● Records excerpted from a collection:
<<<<

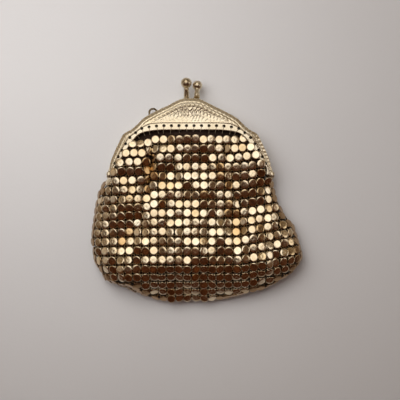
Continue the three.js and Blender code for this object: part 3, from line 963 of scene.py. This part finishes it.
def tone_with_painted_shade(place, normal):
    """From 0 to 1, low for dark. Low tones are painted shade: on the fold, on the back sheet under the
    purse, and beside the pleats and in one hollow.
    """
    # Painted shade: a disc on the fold gets the darkest tone.
    if abs(normal[2]) < STEEP:
        return 0.0
    # Painted shade: the back sheet, under the purse, stays dark amber.
    if normal[2] < 0:
        return rng.uniform(0.03, 0.12)
    x, y, _ = place
    right = -4.6 < right_of(RIGHT_PLEAT, x, y) < -0.9 and -24 < y < 6
    left = abs(right_of(LEFT_PLEAT, x, y)) < 1.9 and -12 < y < 6
    corner = math.hypot(x + 27.6, y + 24.5) < 3.6
    # Painted shade: most discs beside the pleats and in the hollow get an amber tone.
    in_pleat_shade = (right or left or corner) and rng.uniform() < SHADED_BESIDE_PLEAT
    return rng.uniform(0.03, 0.05) if in_pleat_shade else rng.uniform(0.04, 1)


print("where the cloth is crushed a disc leans", 1 + CRUSHED_LEAN, "times the usual")

# %% [markdown]
# A sheet is the one disc copied to every place and turned to face as the surface does there. Under
# each corner where four discs meet lies a ring. On a real mesh the ring holds the prongs. Here
# nothing needs holding, but the rings show in the gaps, so they are laid as well, in a dark brown
# that is painted shade between the discs.

# %% Sheets of discs and of rings
SCATTER = 0.07  # how far a disc strays from its place
RING_RADIUS, RING_WIRE = 0.62, 0.13
RING_SIDES, WIRE_SIDES = 12, 6
RING_DEPTH = 0.36  # from the discs' middles
RING_REACH = 3.3  # four discs further apart than this share no ring


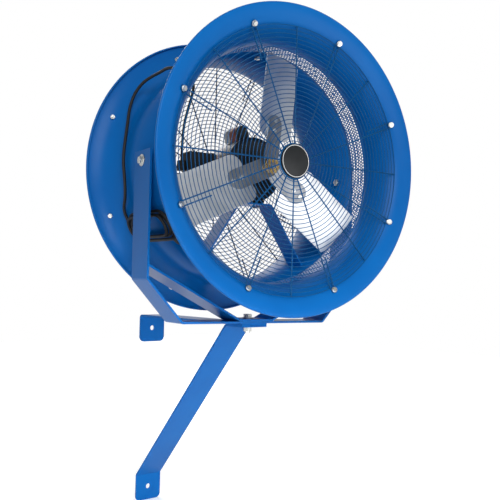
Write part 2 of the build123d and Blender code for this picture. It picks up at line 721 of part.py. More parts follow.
STACK_INNER = MOTOR_RADIUS - MOTOR_WALL - SEAT_CLEARANCE
with BuildPart() as stator_core:
    with BuildSketch(PROFILE):
        add(
            turned(
                [
                    (ROTOR_RADIUS + AIR_GAP, STACK_FRONT),
                    (STACK_INNER, STACK_FRONT),
                    (STACK_INNER, SHELL_BACK),
                    (STACK_RADIUS, SHELL_BACK),
                    (STACK_RADIUS, STACK_BACK),
                    (ROTOR_RADIUS + AIR_GAP, STACK_BACK),
                ]
            )
        )
    revolve(axis=drum_axis())
finish(stator_core.part, "stator_core")


def make_bearing(name, span):
    """A ball bearing as one ring, a running fit on the shaft and seated in its bell."""
    with BuildPart() as bearing:
        with BuildSketch(facing(span[1])):
            Circle(BEARING_DIA / 2)
            Circle(SHAFT_DIA / 2 + RUNNING_CLEARANCE, mode=Mode.SUBTRACT)
        extrude(amount=span[1] - span[0])
    finish(bearing.part, name)


make_bearing("front_bearing", FRONT_BEARING_Y)
make_bearing("rear_bearing", REAR_BEARING_Y)

CAPACITOR_Y = SHELL_FRONT + CAPACITOR_START
with BuildPart() as capacitor_cover:
    with BuildSketch(facing(CAPACITOR_Y + CAPACITOR_LENGTH, CAPACITOR_ANGLE)):
        with Locations((0, CAPACITOR_REACH)):
            Circle(CAPACITOR_RADIUS)
        with Locations((0, CAPACITOR_REACH - CAPACITOR_RADIUS)):
            Rectangle(2 * CAPACITOR_RADIUS, 2 * CAPACITOR_RADIUS)
        Circle(MOTOR_RADIUS + SEAT_CLEARANCE, mode=Mode.SUBTRACT)
    extrude(amount=CAPACITOR_LENGTH)
finish(capacitor_cover.part, "capacitor_cover")

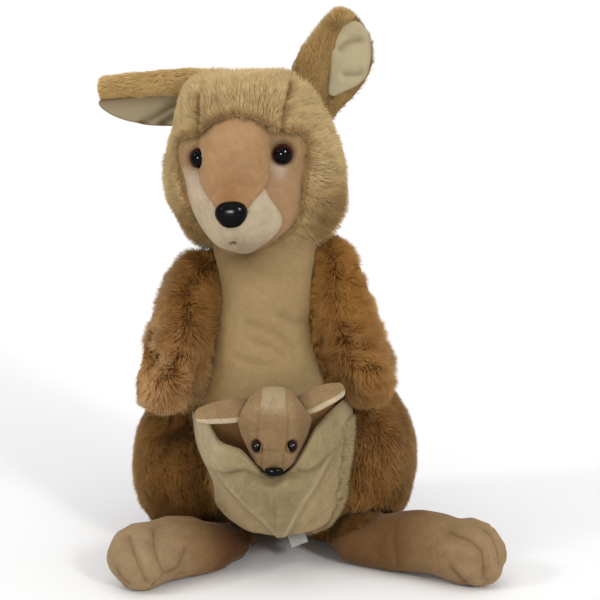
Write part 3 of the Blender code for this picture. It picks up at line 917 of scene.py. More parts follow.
@dataclass
class Coat:
    """Strands of pile, grown as small bent spikes over part of a skin.

    Args:
        name: the coat's name.
        finish: the colours of its strands.
        count: how many strands.
        length: their mean length in millimetres.
        width: their width at the root in millimetres.
        lean: how far they lie over, from 0, upright, to 1, flat.
        tousle: how much their direction wanders.
        clump: how far neighbours' tips draw together.
        clump_size: the space between clumps in millimetres.
        seed: start of its random numbers.
        soft: how far the strands take their light like the skin under them.
        variety: how much their brightness varies.
        uneven: how much their length varies.
        lit: the way in which their light is turned.
    """

    name: str
    finish: PileFinish
    count: int
    length: float
    width: float
    lean: float = 0.5
    tousle: float = 0.4
    clump: float = 0.4
    clump_size: float = 4.0
    seed: int = 1
    soft: float = 0.75
    variety: float = 0.06
    uneven: float = 0.15
    lit: Point = (0, 0, 0)

    def grow(self, ground: Ground, wanted: Array, lie: Lie,
             stature: Amount = lambda places: 1.0, shade: Amount = lambda places: 0.0,
             bloom: Amount = lambda places: np.zeros(len(places)),
             upright: Amount = lambda places: 0.0,
             clear_of: Sequence[Nearby] = (), slot: str = "fur_brown") -> Piece:
        """Grow the coat as one mesh.

        Args:
            ground: the skin that it grows from.
            wanted: for each of the skin's vertices, whether it grows there.
            lie: which way the pile lies.
            stature: share of the full length at each root.
            shade: brightness added at each root.
            bloom: how pale the tips are at each root, from 0 to 1.
            upright: how much straighter the pile stands at each root, from 0 to 1.
            clear_of: solids that no strand may enter.
            slot: the record's material slot.

        Returns:
            The coat's object.
        """
        rng = np.random.default_rng(self.seed)
        roots = ground.scatter(self.count, wanted, rng)
        tall = self.length * MM * rng.uniform(1 - self.uneven, 1 + 0.6 * self.uneven,
                                              len(roots.places))
        tall = tall * stature(roots.places)
        roots, tall = roots.keep(tall > 0.3 * MM), tall[tall > 0.3 * MM]
        lean = np.full(len(tall), self.lean) * (1 - upright(roots.places))
        middle, tip, start, end = self.bend(roots, tall, lean[:, None], lie, rng)
        for solid in clear_of:
            free = (solid.depth(middle, 0.012) > 0) & (solid.depth(tip, 0.012) > -0.001)
            roots, tall = roots.keep(free), tall[free]
            middle, tip, start, end = middle[free], tip[free], start[free], end[free]
        bright = 0.5 + rng.normal(0, self.variety, len(tall))
        bright += self.variety * (Ripple(0.006, self.seed + 5, 1).at(roots.places)[:, 0]
                                  + 0.8 * Ripple(0.002, self.seed + 6, 1).at(roots.places)[:, 0])
        bright += shade(roots.places)
        pale = np.clip(bloom(roots.places), 0, 1)
        piece = self.mesh(roots, middle, tip, start, end, bright, pale, rng)
        return dress(piece, self.finish, slot)

    def bend(self, roots: Roots, tall: Array, lean: Array, lie: Lie,
             rng: np.random.Generator) -> tuple[Array, ...]:
        """Return the middles, the tips and the directions of both halves of the strands.

        Args:
            roots: where the strands stand.
            tall: the strands' lengths.
            lean: how far each one leans.
            lie: which way they lie.
            rng: source of random numbers.

        Returns:
            The middles, the tips, and the directions of both halves.
        """
        normals = roots.normals
        flow = lie(roots.places, normals)
        flow = unit(flow - normals * (flow * normals).sum(axis=1, keepdims=True))
        wander = (Ripple(0.034, self.seed + 1).at(roots.places) * 0.5
                  + Ripple(0.011, self.seed + 2).at(roots.places) * 0.35
                  + rng.normal(0, 0.25, normals.shape)) * self.tousle
        start = unit(normals * (1 - 0.55 * lean) + flow * 0.55 * lean + wander * 0.6)
        end = unit(normals * (1 - lean) + flow * lean * 1.15 + wander * 1.3
                   - np.array([0, 0, 0.12]) * lean)
        foot = roots.places - normals * 0.4 * MM
        middle = foot + start * (0.5 * tall)[:, None]
        tip = middle + end * (0.5 * tall)[:, None]
        if self.clump > 0 and len(tall):
            leaders = first_in_cells(roots.places, self.clump_size * MM)
            tree = KDTree(len(leaders))
            for rank, leader in enumerate(leaders):
                tree.insert(roots.places[leader], rank)
            tree.balance()
            nearest = leaders[[tree.find(place)[1] for place in roots.places]]
            pull = (self.clump * rng.uniform(0.5, 1.1, len(tall)))[:, None]
            tip += (tip[nearest] - tip) * pull
            middle += (middle[nearest] - middle) * pull * 0.3
        for points in (middle, tip):
            points[:, 2] = np.maximum(points[:, 2], 0.4 * MM)
        return middle, tip, unit(middle - foot), unit(tip - middle)

    def mesh(self, roots: Roots, middle: Array, tip: Array, start: Array,
             end: Array, bright: Array, pale: Array,
             rng: np.random.Generator) -> Piece:
        """Build the spikes, three-sided, with their numbers and their unwrap.

        Args:
            roots: where the strands stand.
            middle: their middles.
            tip: their tips.
            start: directions of their lower halves.
            end: directions of their upper halves.
            bright: brightness to add.
            pale: share of pale tips.
            rng: source of random numbers.

        Returns:
            The coat.
        """
        count = len(tip)
        across = unit(np.cross(start, rng.normal(size=(count, 3))))
        up = np.cross(start, across)
        foot = roots.places - roots.normals * 0.4 * MM
        radius = self.width * MM / 2 * rng.uniform(0.75, 1.25, count)
        turns = np.array([[math.cos(2 * math.pi * k / 3), math.sin(2 * math.pi * k / 3)]
                          for k in range(3)])
        around = [across * cos + up * sin for cos, sin in turns]
        rings = [centre + out * (radius * share)[:, None]
                 for centre, share in ((foot, 1.0), (middle, 0.72)) for out in around]
        faces = []
        for k in range(3):
            j = (k + 1) % 3
            faces += [(k, j, 3 + j), (k, 3 + j, 3 + k), (3 + k, 3 + j, 6)]
        points = np.stack(rings + [tip], axis=1).reshape(-1, 3)
        triangles = (np.arange(count)[:, None, None] * 7 + np.array(faces)[None]).reshape(-1, 3)
        mesh_data = bpy.data.meshes.new(self.name)
        mesh_data.from_pydata(points, [], triangles)
        piece = Bench.add(self.name, mesh_data)
        mesh_data.shade_smooth()
        facing = unit(np.stack(around * 2 + [end], axis=1) * (1 - self.soft)
                      + unit(roots.normals + np.array(self.lit))[:, None] * self.soft)
        mesh_data.normals_split_custom_set_from_vertices(facing.reshape(-1, 3))
        Bench.paint(piece, "along", np.tile([0.0] * 3 + [0.5] * 3 + [1.0], count))
        Bench.paint(piece, "shade", np.repeat(bright, 7))
        Bench.paint(piece, "bloom", np.repeat(pale, 7))
        patch = np.concatenate([turns * 0.0016, turns * 0.0009, np.zeros((1, 2))])
        corners = roots.uv[:, None] + patch[None, :, :]
        layer = mesh_data.uv_layers.new(name="OFBake")
        layer.data.foreach_set("uv", corners.reshape(-1, 2)[triangles.ravel()].ravel())
        return piece


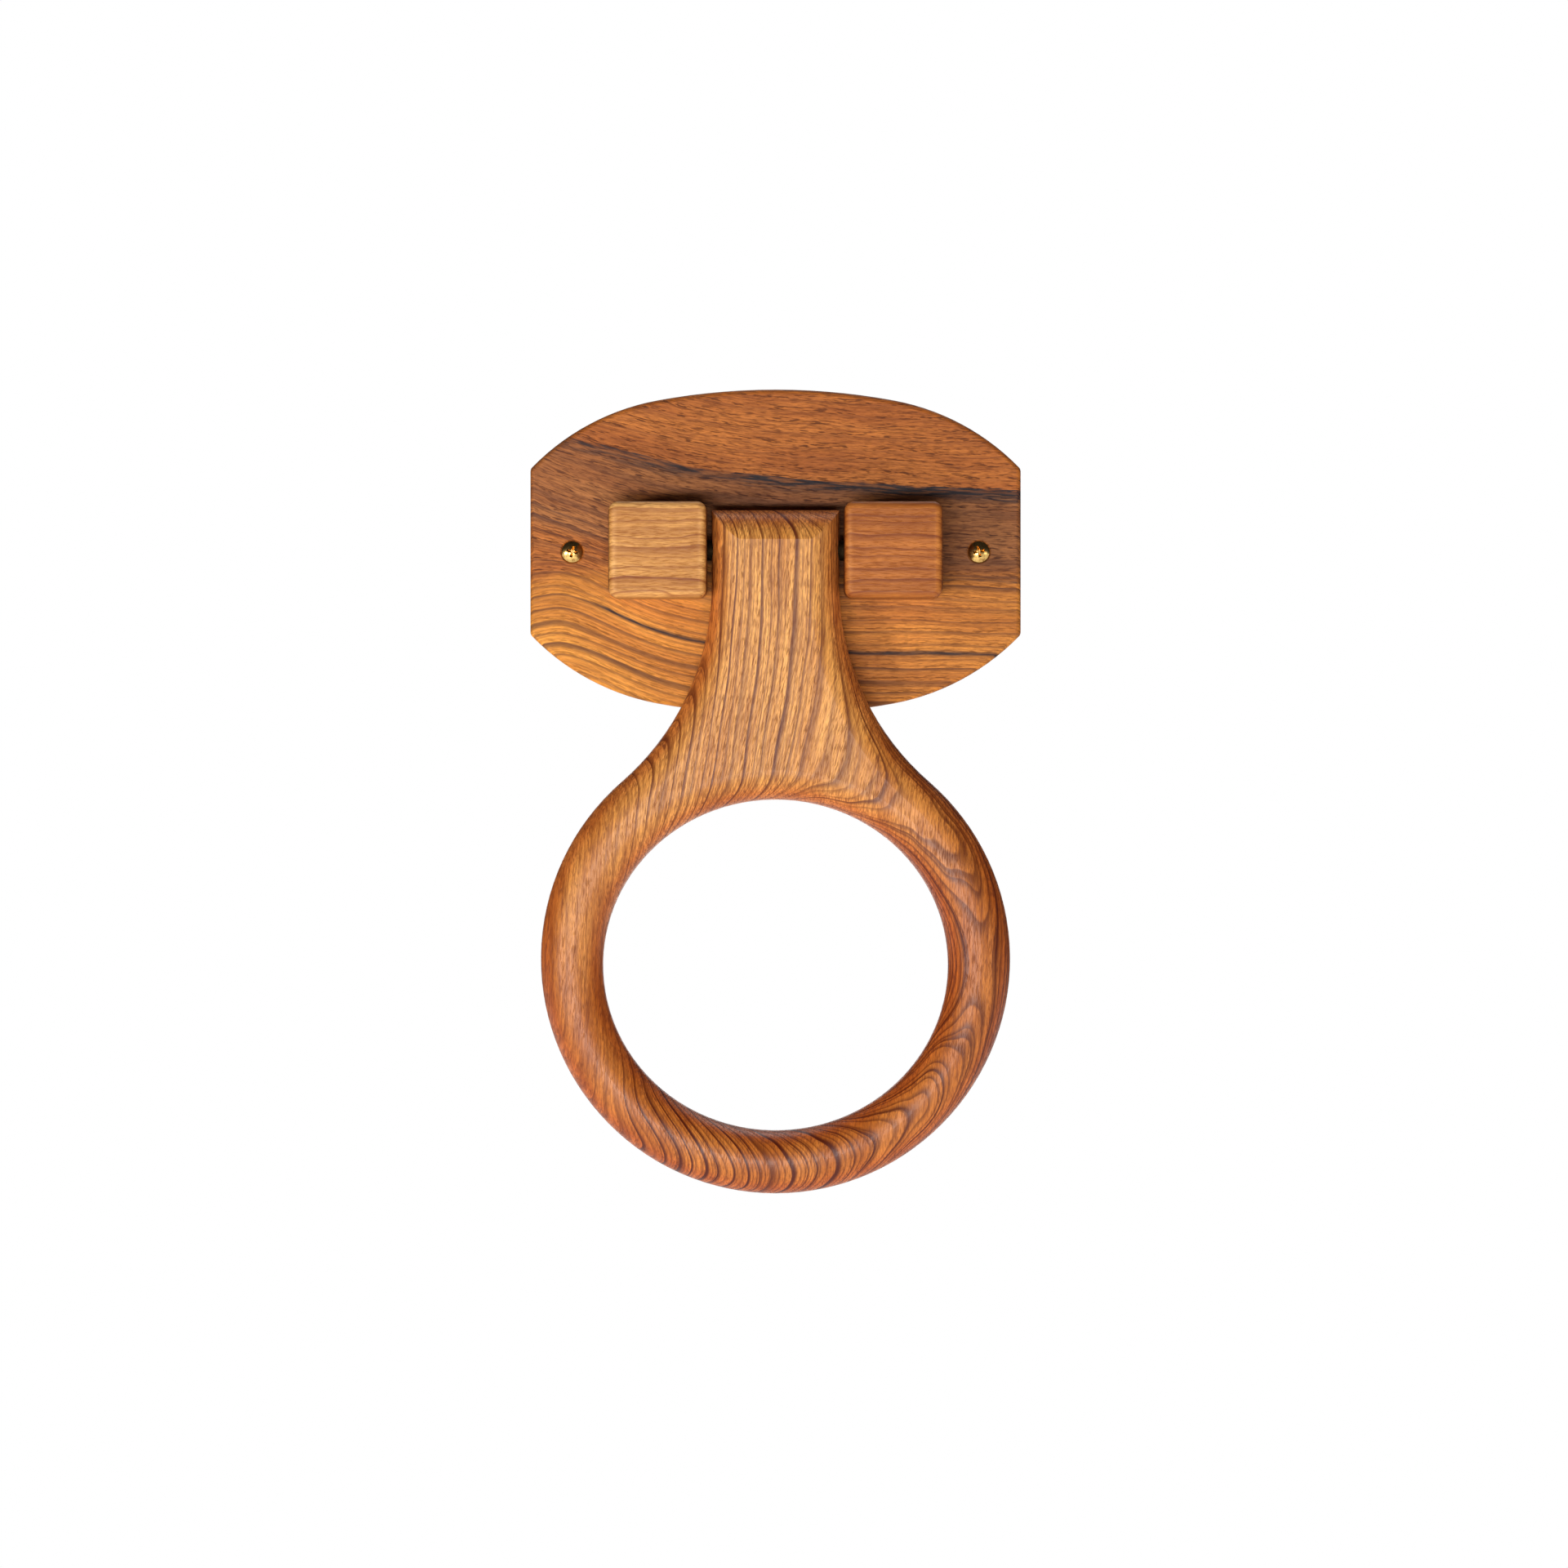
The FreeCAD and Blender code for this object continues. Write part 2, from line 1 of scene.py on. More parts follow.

>>>>

● THE EXERCISE: From the entries above, give again exactly the lines running from the line with "Write part 3" to the line with "as one mesh."; include both of those lines.

● TASK RESULT:
Write part 3 of the Blender code for this picture. It picks up at line 917 of scene.py. More parts follow.
@dataclass
class Coat:
    """Strands of pile, grown as small bent spikes over part of a skin.

    Args:
        name: the coat's name.
        finish: the colours of its strands.
        count: how many strands.
        length: their mean length in millimetres.
        width: their width at the root in millimetres.
        lean: how far they lie over, from 0, upright, to 1, flat.
        tousle: how much their direction wanders.
        clump: how far neighbours' tips draw together.
        clump_size: the space between clumps in millimetres.
        seed: start of its random numbers.
        soft: how far the strands take their light like the skin under them.
        variety: how much their brightness varies.
        uneven: how much their length varies.
        lit: the way in which their light is turned.
    """

    name: str
    finish: PileFinish
    count: int
    length: float
    width: float
    lean: float = 0.5
    tousle: float = 0.4
    clump: float = 0.4
    clump_size: float = 4.0
    seed: int = 1
    soft: float = 0.75
    variety: float = 0.06
    uneven: float = 0.15
    lit: Point = (0, 0, 0)

    def grow(self, ground: Ground, wanted: Array, lie: Lie,
             stature: Amount = lambda places: 1.0, shade: Amount = lambda places: 0.0,
             bloom: Amount = lambda places: np.zeros(len(places)),
             upright: Amount = lambda places: 0.0,
             clear_of: Sequence[Nearby] = (), slot: str = "fur_brown") -> Piece:
        """Grow the coat as one mesh.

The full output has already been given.